Can anyone explain this? The only cause I can think of is that this is a race condition, and the if statement is running just a tad faster than the console.log.
This is not a race condition - it's a language feature and is working as the designers of the Javascript language intended.
Because of hoisted variable definitions (where all variable definitions within a function scope are hoisted to the top of the function), your code is equivalent to this:
var a = 'a';
function b() {
var a;
console.log(a);
if (!a) {
a = 'b';
}
}
b();
So, the locally declared a hides the globally declared a and initially has a value of undefined until your if statement gives it a value.
You can find lots of discussion about this characteristic of the Javascript language by searching for "Javascript hoisting".
When you use var statement in a function, it will be creating a new variable which is local to that function.
All the variables declared in the function, will be moved to the top of the function, irrespective of the place where they are actually declared. This is called Hoisting.
The hoisted variables will have the value undefined, by default, till they are explicitly assigned a value.
It prints undefined as it is, because of the 3rd point.

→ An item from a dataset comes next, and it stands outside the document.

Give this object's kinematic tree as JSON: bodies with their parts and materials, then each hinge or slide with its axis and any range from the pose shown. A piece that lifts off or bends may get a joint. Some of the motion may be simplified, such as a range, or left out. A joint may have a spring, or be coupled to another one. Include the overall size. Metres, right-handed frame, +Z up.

In your case, you declared a variable a within the if block. Since the variables are hoisted, the declaration is moved to the top of the function. It has the same name as the outer variable. When you access a in the function, it first looks in the current scope if there is a variable by that name exists. It checks other scopes only if it is not found in local scope. So, the local a shadows the outer a. When you remove the var statement, there is no a in local scope, so the outer a is used. That is why it prints a.